RECORDS FOR PROCESSING
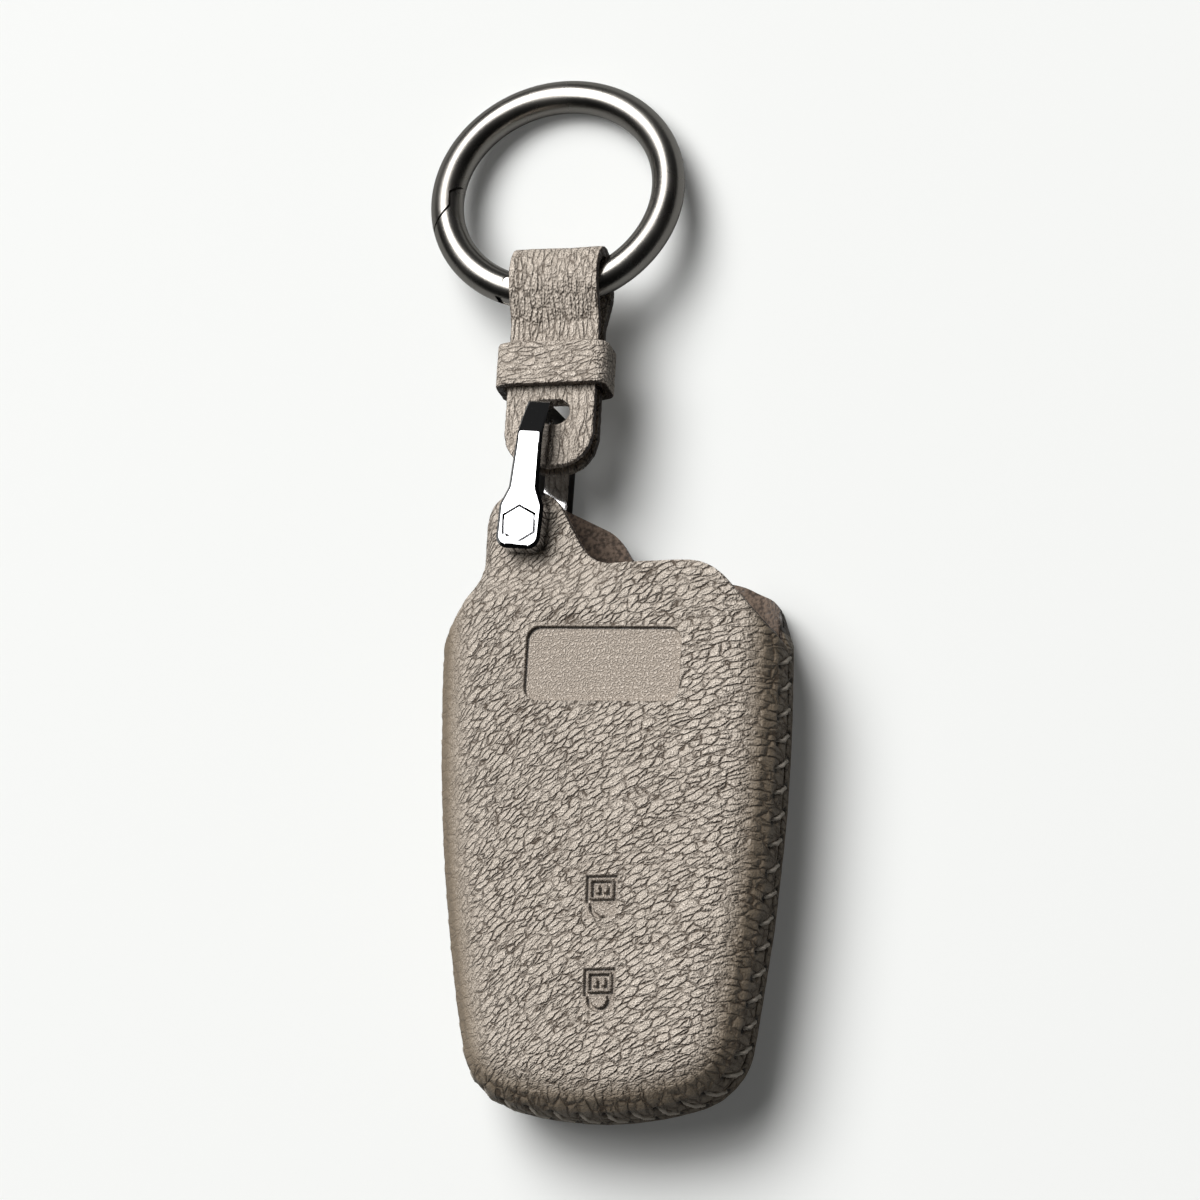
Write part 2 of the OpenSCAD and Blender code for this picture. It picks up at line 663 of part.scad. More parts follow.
// The plunger's nose just clears the tongue's corners as the gate opens
nose_at = sqrt(pow(tongue_r + plunger_r + nose_gap, 2) - pow(bore_off, 2));
spring_at = nose_at + plunger_l;
module at_hinge() {
    at_ring() translate(polar(ring_r, hinge_a)) rotate(hinge_a - 90 - bore_turn) children();
}
module at_bore() {
    at_hinge() translate([0, -bore_off, 0]) rotate([0, 90, 0]) children();
}

module torus() {
    at_ring() rotate_extrude($fn = torus_sides) translate([ring_r, 0]) circle(wire_r);
}

module through_ring() {
    translate([0, 0, -wire_r - over]) linear_extrude(2*(wire_r + over)) children();
}

module ring_body() {
    link_l = wire_r + tongue_r;
    color(satin) {
        difference() {
            torus();
            at_ring() through_ring() polygon(gate_zone(latch_gap));
            at_hinge() through_ring() circle(wire_r + knuckle_gap);
        }
        intersection() {
            torus();
            at_hinge() translate([0, 0, -tongue_t/2]) linear_extrude(tongue_t) difference() {
                union() {
                    circle(tongue_r);
                    rotate(bore_turn) translate([-link_l, -tongue_r]) square([link_l, 2*tongue_r]);
                }
                circle(pin_r);
                translate([tongue_flat, -wire_r]) square(2*wire_r);
            }
        }
    }
}

module ring_gate() {
    slot_r = wire_r + knuckle_gap;
    slot_t = tongue_t + 2*fork_gap;
    color(satin) difference() {
        intersection() {
            torus();
            union() {
                at_ring() through_ring() polygon(gate_zone(0));
                at_hinge() through_ring() circle(wire_r);
            }
        }
        at_hinge() translate([0, 0, -slot_t/2]) cylinder(r = slot_r, h = slot_t);
        at_hinge() through_ring() circle(pin_r + run_gap);
        at_bore() cylinder(r = plunger_r + run_gap, h = bore_l);
    }
}

module gate_pin() {
    pin_l = 2*(wire_r - knuckle_gap);
    color(satin) at_hinge() translate([0, 0, -pin_l/2]) cylinder(r = pin_r, h = pin_l);
}

module gate_plunger() {
    color(steel) at_bore() translate([0, 0, nose_at]) {
        cylinder(r = plunger_r, h = plunger_l);
        sphere(plunger_r);
    }
}

// Coil spring as one unbroken tube of six sides, wound about the bore's axis
coil_steps = 12;
coil_sides = 6;
module gate_spring() {
    coil_r = plunger_r - spring_wire/2;
    n = spring_turns*coil_steps;
    low = spring_at + spring_wire/2 + nose_gap;
    high = bore_l - spring_wire/2 - nose_gap;
    points = [for (i = [0:n], k = [0:coil_sides - 1])
        let (a = 360*i/coil_steps, b = 360*k/coil_sides, r = coil_r + spring_wire/2*cos(b))
        [r*cos(a), r*sin(a), low + (high - low)*i/n + spring_wire/2*sin(b)]];
    walls = [for (i = [0:n - 1], k = [0:coil_sides - 1])
        let (a = i*coil_sides + k, b = i*coil_sides + (k + 1)%coil_sides)
        each [[a, b, a + coil_sides], [b, b + coil_sides, a + coil_sides]]];
    ends = [[for (k = [coil_sides - 1:-1:0]) k], [for (k = [0:coil_sides - 1]) n*coil_sides + k]];
    color(steel) at_bore() polyhedron(points, concat(walls, ends), convexity = 10);
}

front_panel();
rear_panel();
front_lining();
rear_lining();
seam_thread();
shackle();
shackle_post();
shackle_screw();
strap();
keeper();
ring_body();
ring_gate();
gate_pin();
gate_plunger();
gate_spring();
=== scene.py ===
"""Leather key fob cover with its shackle, strap and spring-gate ring, dressed over the CAD frame."""

import json
import math

import bmesh
import bpy
import numpy as np
from mathutils import Matrix, Vector, noise


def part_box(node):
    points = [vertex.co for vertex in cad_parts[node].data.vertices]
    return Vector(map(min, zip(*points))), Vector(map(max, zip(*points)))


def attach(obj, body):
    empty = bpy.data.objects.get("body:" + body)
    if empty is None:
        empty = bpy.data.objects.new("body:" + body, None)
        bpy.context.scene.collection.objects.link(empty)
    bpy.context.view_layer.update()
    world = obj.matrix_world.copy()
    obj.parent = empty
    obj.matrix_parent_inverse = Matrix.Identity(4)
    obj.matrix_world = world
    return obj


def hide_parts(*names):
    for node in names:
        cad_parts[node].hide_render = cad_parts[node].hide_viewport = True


bl_info = {
    "name": "Key fob cover",
    "version": (1, 0, 0),
    "blender": (4, 5, 0),
    "location": "View3D > Sidebar > Key fob cover",
    "description": "Builds a stitched leather key fob cover and its key ring",
    "category": "Object",
}

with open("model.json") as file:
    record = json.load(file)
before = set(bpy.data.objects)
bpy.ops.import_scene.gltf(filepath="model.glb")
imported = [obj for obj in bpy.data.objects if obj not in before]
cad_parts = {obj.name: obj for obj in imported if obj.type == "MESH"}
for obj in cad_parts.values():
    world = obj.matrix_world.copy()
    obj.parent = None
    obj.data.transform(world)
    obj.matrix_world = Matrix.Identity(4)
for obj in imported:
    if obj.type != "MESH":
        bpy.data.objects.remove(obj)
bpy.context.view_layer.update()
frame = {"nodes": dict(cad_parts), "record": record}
MM = 0.001


def linear(code):
    """An sRGB hex colour as linear red, green and blue."""
    parts = [int(code[i : i + 2], 16) / 255 for i in (1, 3, 5)]
    return [c / 12.92 if c <= 0.04045 else ((c + 0.055) / 1.055) ** 2.4 for c in parts]


def length(name, millimetres, description):
    """A length that is given in millimetres and kept in metres."""
    return bpy.props.FloatProperty(
        name=name, description=description, default=millimetres * MM, unit="LENGTH", precision=5
    )


def colour(name, code, description):
    return bpy.props.FloatVectorProperty(
        name=name, description=description, default=linear(code), subtype="COLOR", min=0, max=1
    )


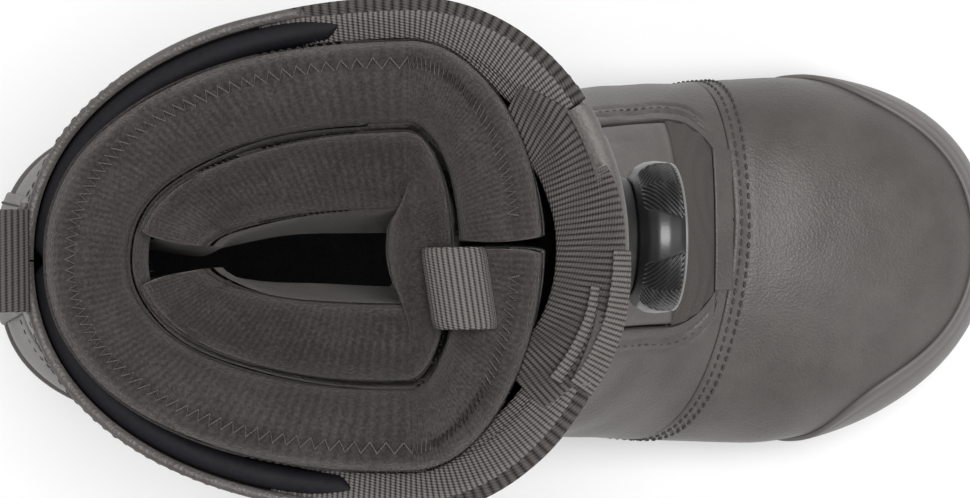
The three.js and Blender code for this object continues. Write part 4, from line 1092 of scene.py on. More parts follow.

EXERCISE INSTRUCTIONS
Repeat all the records. Match each line exactly.

EXERCISE SOLUTION
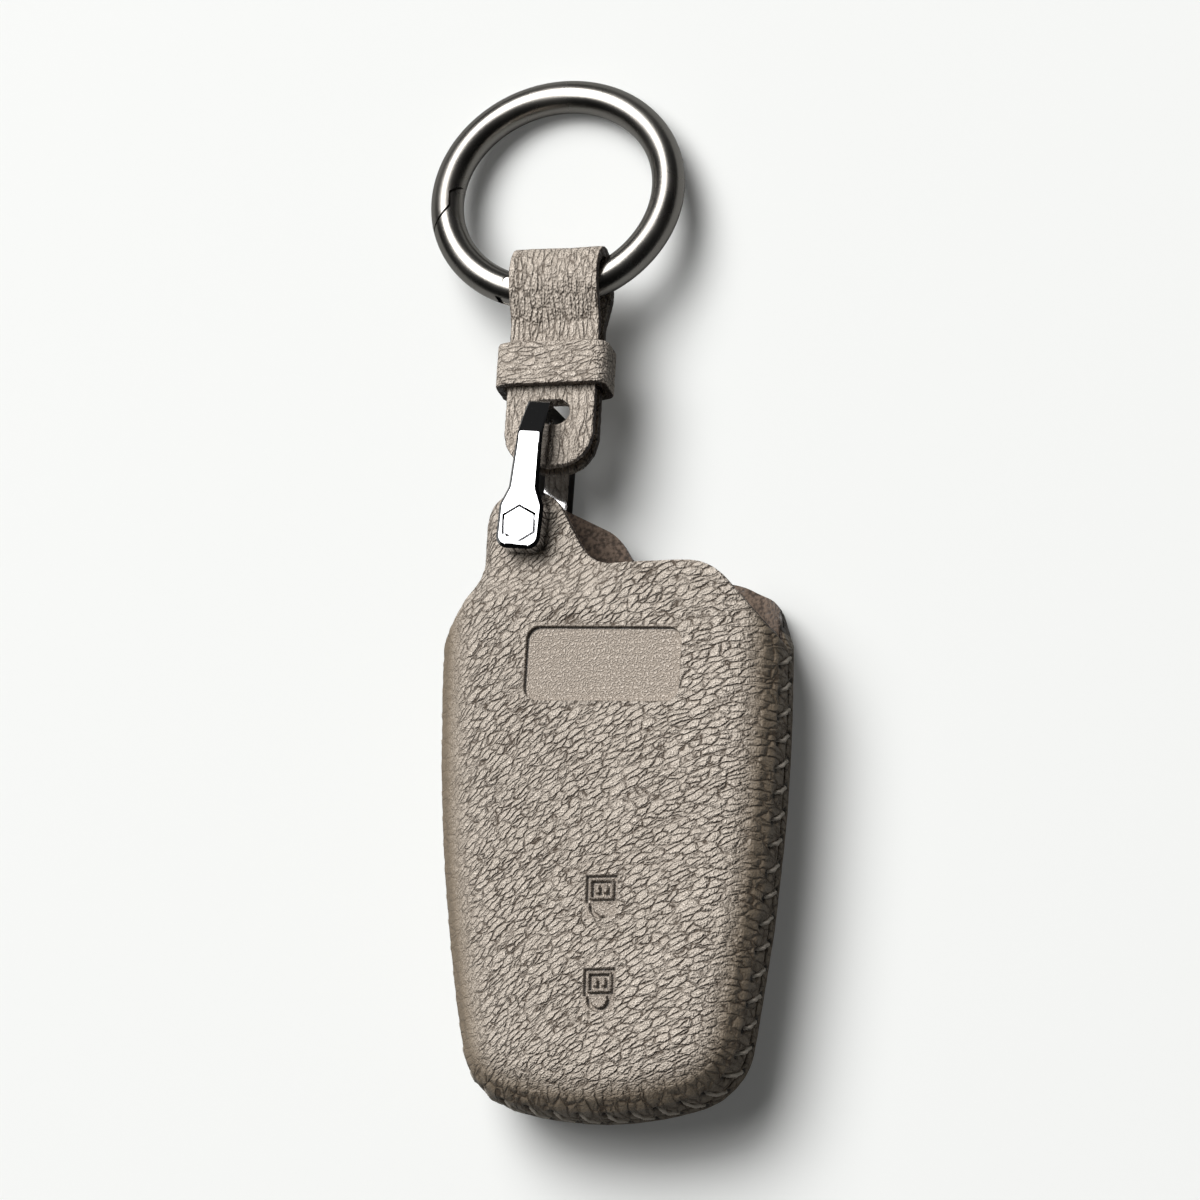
Write part 2 of the OpenSCAD and Blender code for this picture. It picks up at line 663 of part.scad. More parts follow.
// The plunger's nose just clears the tongue's corners as the gate opens
nose_at = sqrt(pow(tongue_r + plunger_r + nose_gap, 2) - pow(bore_off, 2));
spring_at = nose_at + plunger_l;
module at_hinge() {
    at_ring() translate(polar(ring_r, hinge_a)) rotate(hinge_a - 90 - bore_turn) children();
}
module at_bore() {
    at_hinge() translate([0, -bore_off, 0]) rotate([0, 90, 0]) children();
}

module torus() {
    at_ring() rotate_extrude($fn = torus_sides) translate([ring_r, 0]) circle(wire_r);
}

module through_ring() {
    translate([0, 0, -wire_r - over]) linear_extrude(2*(wire_r + over)) children();
}

module ring_body() {
    link_l = wire_r + tongue_r;
    color(satin) {
        difference() {
            torus();
            at_ring() through_ring() polygon(gate_zone(latch_gap));
            at_hinge() through_ring() circle(wire_r + knuckle_gap);
        }
        intersection() {
            torus();
            at_hinge() translate([0, 0, -tongue_t/2]) linear_extrude(tongue_t) difference() {
                union() {
                    circle(tongue_r);
                    rotate(bore_turn) translate([-link_l, -tongue_r]) square([link_l, 2*tongue_r]);
                }
                circle(pin_r);
                translate([tongue_flat, -wire_r]) square(2*wire_r);
            }
        }
    }
}

module ring_gate() {
    slot_r = wire_r + knuckle_gap;
    slot_t = tongue_t + 2*fork_gap;
    color(satin) difference() {
        intersection() {
            torus();
            union() {
                at_ring() through_ring() polygon(gate_zone(0));
                at_hinge() through_ring() circle(wire_r);
            }
        }
        at_hinge() translate([0, 0, -slot_t/2]) cylinder(r = slot_r, h = slot_t);
        at_hinge() through_ring() circle(pin_r + run_gap);
        at_bore() cylinder(r = plunger_r + run_gap, h = bore_l);
    }
}

module gate_pin() {
    pin_l = 2*(wire_r - knuckle_gap);
    color(satin) at_hinge() translate([0, 0, -pin_l/2]) cylinder(r = pin_r, h = pin_l);
}

module gate_plunger() {
    color(steel) at_bore() translate([0, 0, nose_at]) {
        cylinder(r = plunger_r, h = plunger_l);
        sphere(plunger_r);
    }
}

// Coil spring as one unbroken tube of six sides, wound about the bore's axis
coil_steps = 12;
coil_sides = 6;
module gate_spring() {
    coil_r = plunger_r - spring_wire/2;
    n = spring_turns*coil_steps;
    low = spring_at + spring_wire/2 + nose_gap;
    high = bore_l - spring_wire/2 - nose_gap;
    points = [for (i = [0:n], k = [0:coil_sides - 1])
        let (a = 360*i/coil_steps, b = 360*k/coil_sides, r = coil_r + spring_wire/2*cos(b))
        [r*cos(a), r*sin(a), low + (high - low)*i/n + spring_wire/2*sin(b)]];
    walls = [for (i = [0:n - 1], k = [0:coil_sides - 1])
        let (a = i*coil_sides + k, b = i*coil_sides + (k + 1)%coil_sides)
        each [[a, b, a + coil_sides], [b, b + coil_sides, a + coil_sides]]];
    ends = [[for (k = [coil_sides - 1:-1:0]) k], [for (k = [0:coil_sides - 1]) n*coil_sides + k]];
    color(steel) at_bore() polyhedron(points, concat(walls, ends), convexity = 10);
}

front_panel();
rear_panel();
front_lining();
rear_lining();
seam_thread();
shackle();
shackle_post();
shackle_screw();
strap();
keeper();
ring_body();
ring_gate();
gate_pin();
gate_plunger();
gate_spring();
=== scene.py ===
"""Leather key fob cover with its shackle, strap and spring-gate ring, dressed over the CAD frame."""

import json
import math

import bmesh
import bpy
import numpy as np
from mathutils import Matrix, Vector, noise


def part_box(node):
    points = [vertex.co for vertex in cad_parts[node].data.vertices]
    return Vector(map(min, zip(*points))), Vector(map(max, zip(*points)))


def attach(obj, body):
    empty = bpy.data.objects.get("body:" + body)
    if empty is None:
        empty = bpy.data.objects.new("body:" + body, None)
        bpy.context.scene.collection.objects.link(empty)
    bpy.context.view_layer.update()
    world = obj.matrix_world.copy()
    obj.parent = empty
    obj.matrix_parent_inverse = Matrix.Identity(4)
    obj.matrix_world = world
    return obj


def hide_parts(*names):
    for node in names:
        cad_parts[node].hide_render = cad_parts[node].hide_viewport = True


bl_info = {
    "name": "Key fob cover",
    "version": (1, 0, 0),
    "blender": (4, 5, 0),
    "location": "View3D > Sidebar > Key fob cover",
    "description": "Builds a stitched leather key fob cover and its key ring",
    "category": "Object",
}

with open("model.json") as file:
    record = json.load(file)
before = set(bpy.data.objects)
bpy.ops.import_scene.gltf(filepath="model.glb")
imported = [obj for obj in bpy.data.objects if obj not in before]
cad_parts = {obj.name: obj for obj in imported if obj.type == "MESH"}
for obj in cad_parts.values():
    world = obj.matrix_world.copy()
    obj.parent = None
    obj.data.transform(world)
    obj.matrix_world = Matrix.Identity(4)
for obj in imported:
    if obj.type != "MESH":
        bpy.data.objects.remove(obj)
bpy.context.view_layer.update()
frame = {"nodes": dict(cad_parts), "record": record}
MM = 0.001


def linear(code):
    """An sRGB hex colour as linear red, green and blue."""
    parts = [int(code[i : i + 2], 16) / 255 for i in (1, 3, 5)]
    return [c / 12.92 if c <= 0.04045 else ((c + 0.055) / 1.055) ** 2.4 for c in parts]


def length(name, millimetres, description):
    """A length that is given in millimetres and kept in metres."""
    return bpy.props.FloatProperty(
        name=name, description=description, default=millimetres * MM, unit="LENGTH", precision=5
    )


def colour(name, code, description):
    return bpy.props.FloatVectorProperty(
        name=name, description=description, default=linear(code), subtype="COLOR", min=0, max=1
    )


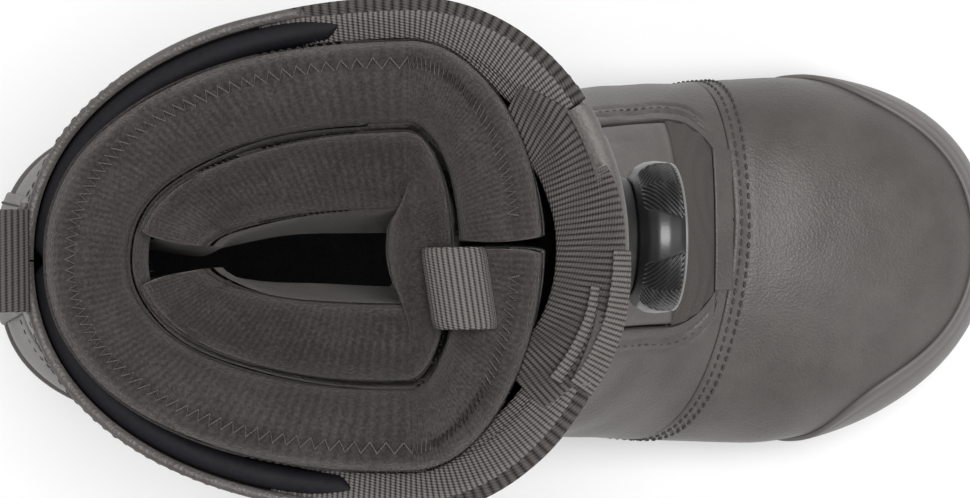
The three.js and Blender code for this object continues. Write part 4, from line 1092 of scene.py on. More parts follow.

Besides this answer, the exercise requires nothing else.